The Downtown Athletic Club symbolizes the epitome of the Manhattan skyscraper, fully subjected to the Great Lobotomy and removed from all traces of reality. It is a program which would normally be serviced in a large hall with ample room for athletic facilities and activities, though in the jungle of Manhattan becomes sliced up and stacked up on its own island. Members move from floor to floor, each containing separate activity: swimming, golf and boxing and oysters, with bedrooms for R & R on top. A fantasy island of social activity, where members “reach new strata of maturity by transforming themselves into new beings”; not only have the buildings become fantastical now the residents of the metropolis are slipping into the same fantasy of the imagination.

Surrealism is supported by the Paranoid Critical Method, formulated by Salvador Dali. PCM is “the Conquest of the Irrational… the spontaneous method of irrational knowledge based on the critical and systematic objectifications of delirious associations and interpretations.” On his arrival to Manhattan, “Dali’s first discovery is that in Manhattan Surrealism is invisible,” the entire existence of Manhattan is surreal.

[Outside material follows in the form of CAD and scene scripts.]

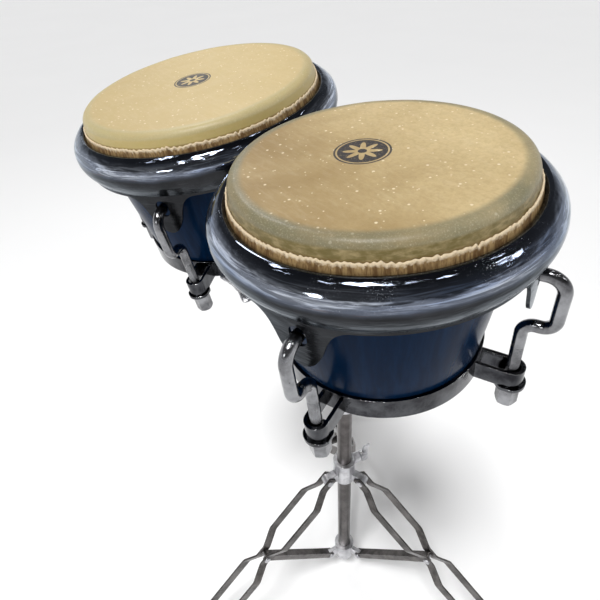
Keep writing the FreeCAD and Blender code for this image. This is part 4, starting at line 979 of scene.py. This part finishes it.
@dataclass
class Hardware:
    """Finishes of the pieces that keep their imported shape, and the castings replaced."""

    finishes: dict[str, bpy.types.Material] = field(default_factory=dict)

    def mix_finishes(self) -> None:
        """Make each shared finish once."""
        recipes = (
            # Painted reflection: the first chrome is painted dark for the dark reflections of the bottom ring and
            # other chrome parts; the second is a lighter copy of the same chrome for the hooks and nuts, painted
            # brighter.
            MetalFinish("drum_chrome", (0.10, 0.104, 0.112), (0.02, 0.02, 0.024), (0.04, 0.16)),
            MetalFinish("hook_chrome_pale_reflection", (0.34, 0.345, 0.36), (0.09, 0.09, 0.095), (0.05, 0.2)),
            MetalFinish("tube_steel", (0.13, 0.12, 0.118), (0.07, 0.064, 0.062), (0.22, 0.4),
                        (500.0, 500.0, 6.0)),
            MetalFinish("leg_steel", (0.16, 0.15, 0.145), (0.05, 0.046, 0.044), (0.22, 0.42)),
            MetalFinish("cast_metal", (0.66, 0.66, 0.68), (0.34, 0.34, 0.36), (0.22, 0.42),
                        (90.0, 90.0, 90.0), 0.0006, 0.0012),
            MetalFinish("zinc_bolt", (0.62, 0.61, 0.58), (0.40, 0.39, 0.36), (0.25, 0.45)),
            RubberFinish("black_rubber", (0.018, 0.018, 0.018), (0.10, 0.095, 0.09), (0.55, 0.85)),
            RubberFinish("black_nylon", (0.025, 0.025, 0.027), (0.07, 0.07, 0.07), (0.3, 0.5)),
            LacquerFinish("block_lacquer", (0.003, 0.009, 0.026), (0.004, 0.020, 0.055)),
        )
        self.finishes = {recipe.name: recipe.make() for recipe in recipes}

    def finish_for(self, slot: str) -> bpy.types.Material:
        """The finish of a material slot of the record."""
        names = {"block": "block_lacquer", "hoop_steel": "zinc_bolt", "rubber": "black_rubber",
                 "foot_rubber": "black_rubber", "bushing": "black_nylon", "bolt_steel": "zinc_bolt",
                 "tube_chrome": "tube_steel", "leg_steel": "leg_steel", "casting": "cast_metal",
                 "fastener": "cast_metal", "bracket_steel": "leg_steel"}
        return self.finishes[names.get(slot, "drum_chrome")]

    def dress_nodes(self) -> None:
        """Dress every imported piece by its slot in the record."""
        for part in frame["record"]["subparts"]:
            dress(frame["nodes"][part["node"]], self.finish_for(part["material_slot"]))

    def castings(self) -> None:
        """Replace the wing bolts and the feet."""
        metal, rubber = self.finishes["cast_metal"], self.finishes["black_rubber"]
        bolts = (WingBolt("height_wing_bolt", "height_wing", "height_wing_turn", 3.5 * MM),
                 WingBolt("collar_wing_bolt", "collar_wing", "collar_wing_turn", 3.5 * MM),
                 WingBolt("swivel_wing_bolt", "swivel_wing", "swivel_wing_turn", 3.5 * MM),
                 WingBolt("tilt_wing_nut", "tilt_wing", "tilt_wing_turn", 6.5 * MM),
                 WingBolt("clamp_screw", "jaw_screw", "jaw_screw_turn", 4.0 * MM))
        for bolt in bolts:
            bolt.make(metal)
            log.info("%s", bolt.node)
        for index in (1, 2, 3):
            Foot(index).make(rubber)
        log.info("feet")


@dataclass
class Studio:
    """Pale floor, soft lights and the camera."""

    camera_at: Colour = (0.30033, -0.24652, 0.88579)
    camera_turn: Colour = (51.852, 3.098, 54.856)
    lens: float = 29.348
    floor_half: float = 30.0
    lamps: int = 14
    lamp_turn: float = math.radians(49)
    lamp_energy: float = 0.5
    lamp_size: float = 0.08
    aim: Colour = (0.0, -0.06, 0.72)

    def floor(self) -> None:
        """Flat square under the object."""
        half = self.floor_half
        mesh = bpy.data.meshes.new("floor")
        mesh.from_pydata([(-half, -half, 0), (half, -half, 0), (half, half, 0), (-half, half, 0)],
                         [], [(0, 1, 2, 3)])
        floor = bpy.data.objects.new("floor", mesh)
        bpy.context.scene.collection.objects.link(floor)
        dress(floor, FloorFinish().make())

    def world(self) -> None:
        """Sky that is pale at the horizon and darker overhead."""
        world = bpy.data.worlds.new("studio_sky")
        world.use_nodes = True
        nodes, links = world.node_tree.nodes, world.node_tree.links
        point = nodes.new("ShaderNodeTexCoord")
        split = nodes.new("ShaderNodeSeparateXYZ")
        ramp = nodes.new("ShaderNodeValToRGB")
        links.new(point.outputs["Generated"], split.inputs[0])
        links.new(split.outputs["Z"], ramp.inputs["Fac"])
        stops = ((0.0, 0.95), (0.14, 0.85), (0.38, 0.16), (1.0, 0.05))
        ramp.color_ramp.elements[0].position, ramp.color_ramp.elements[1].position = 0.0, 1.0
        for position, _ in stops[1:-1]:
            ramp.color_ramp.elements.new(position)
        for element, (_, tone) in zip(ramp.color_ramp.elements, stops):
            element.color = (tone, tone, tone * 1.02, 1.0)
        links.new(ramp.outputs[0], nodes["Background"].inputs["Color"])
        nodes["Background"].inputs["Strength"].default_value = 1.0
        bpy.context.scene.world = world

    def light(self, name: str, kind: str, at: Colour, energy: float, size: float) -> None:
        """Light that points at the drums."""
        data = bpy.data.lights.new(name, kind)
        data.energy = energy
        if kind == "SUN":
            data.angle = size
        else:
            data.shape, data.size = "DISK", size
        item = bpy.data.objects.new(name, data)
        bpy.context.scene.collection.objects.link(item)
        aim = np.array(self.aim) - np.array(at)
        item.location = at
        item.rotation_euler = (math.atan2(math.hypot(aim[0], aim[1]), -aim[2]), 0,
                               math.atan2(aim[1], aim[0]) - math.pi / 2)

    def camera(self) -> None:
        """Camera above the small drum, looking across the pair."""
        data = bpy.data.cameras.new("camera")
        data.lens, data.sensor_width, data.clip_start = self.lens, 36.0, 0.01
        item = bpy.data.objects.new("camera", data)
        bpy.context.scene.collection.objects.link(item)
        item.location = self.camera_at
        item.rotation_euler = tuple(math.radians(part) for part in self.camera_turn)
        bpy.context.scene.camera = item

    def build(self) -> None:
        """Set up the whole studio."""
        self.camera()
        self.floor()
        self.world()
        self.light("ceiling", "SUN", (0.6, -1.2, 4.0), 2.55, math.radians(14))
        self.light("key", "AREA", (-1.3, 0.2, 1.9), 6.0, 0.4)
        self.light("fill", "AREA", (0.4, -1.8, 1.6), 4.0, 0.35)
        self.light("glint", "AREA", (1.3, 1.1, 1.8), 3.0, 0.25)
        for index in range(self.lamps):
            turn = index * self.lamp_turn
            ring, height = 0.7 + 0.25 * (index % 3), 1.7 + 0.3 * (index % 4)
            spot = (ring * math.cos(turn), ring * math.sin(turn), height)
            self.light(f"lamp_{index + 1}", "AREA", spot, self.lamp_energy, self.lamp_size)
        bpy.context.scene.view_settings.view_transform = "Standard"
        log.info("studio")


def main() -> None:
    """Build everything in order."""
    logging.basicConfig(level=logging.INFO, format="%(name)s: %(message)s")
    Studio().build()
    hardware = Hardware()
    hardware.mix_finishes()
    hardware.dress_nodes()
    log.info("hardware finishes")
    pair = DrumPair(hardware.finishes["hook_chrome_pale_reflection"])
    for size in Size:
        pair.build(size)
    hardware.castings()


if __name__ == "__main__":
    main()
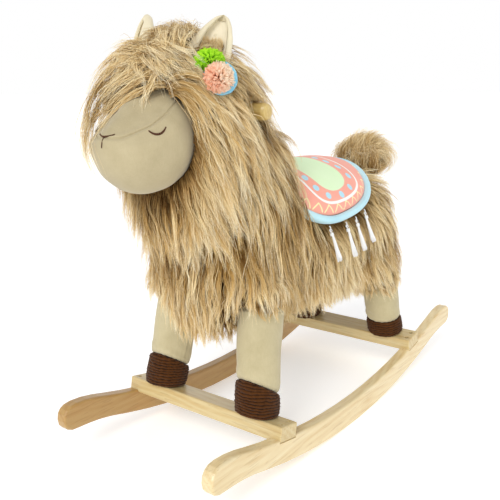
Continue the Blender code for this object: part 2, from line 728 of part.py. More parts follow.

Just as Coney Island passed its tested theories of pleasure-oriented Manhattanism into the economy-oriented condition of Manhattan Island, today, the story has come full circle as the two developments come together and are passed on again, though this time not back to Coney. Leaving the Island in the water of the New World, Manhattanism has now spread to the island of civilization in a sea of sand on the Arabian Penninsula: Dubai. In Dubai both schools of Manhattanism have come together: that of pleasure and economy. Dubai is the modern equivalent of the fantasy land of Coney Island combined with the capitalistic quest for progress of Manhattan; a glimmering spectacle of man-made fantasy off the Persian Gulf, reflecting the glimmering towers of Coney’s Luna Park.

Dubai, in the great tradition of the Great Lobotomy, has sought to remove any trace of the reality of its desert existence. The city is a veritable playground of the Paranoid Critical Method. Man-made indoor ski slopes are the epitome of this fantasy creation, removing all sense of the outside reality. In the maddened method of the Paranoid Critical, the reality is that an artificial winter wonderland exists adjacent to sand dunes which would also serve as a sufficient, albeit warm-weather, ski slope. However, the whole point of Manhattanism is to remove the inhabitants from the reality of their existence and provide them with a fantasy to occupy their minds. In this way the ski slope must be snow…in the desert.

Just as the Downtown Athletic Club sought to create a race of physically perfected and mentally incapacitated metropolitan inhabitants, Dubai, a traditional population of Bedouin nomads, must also find a new population to fill its dreamland, not only for the sake of having a society open to the ideas of Manhattanism but also simply to attract people to fill, and congest, its growing metropolis. In order to attract residents Dubai must create increasingly absurd fantasies for today’s endlessly stimulated population. Dubai is constantly shipping people from all around the world, and melting pot of a surreal society, just crazy enough to want to go skiing in the desert.

Rem Koolhaas has embraced the fantasy of Dubai and the other desert-confined Arab Emirates. To him it must be a perfect opportunity to execute his theories of Manhattanism in what is now becoming the Manhattan of his time. Already he has designed a master plan and convention center for the emirate Ras Al-Khaimah as well as the master plan for Waterfront City in Dubai. Both plans have immediate resemblances to Manhattan: both lain out in a square grid with a combination of mutated blocks into skyscrapers and grid-defying utopian fragments throughout. The key point of both projects is a giant spherical building, the realization of the Globe Tower from Coney Island. Though the architecture of Manhattan has changed significantly in recent years, Manhattanism has traversed the globe and started a new existence in the entrepreneurial, fantastical kingdoms of the desert.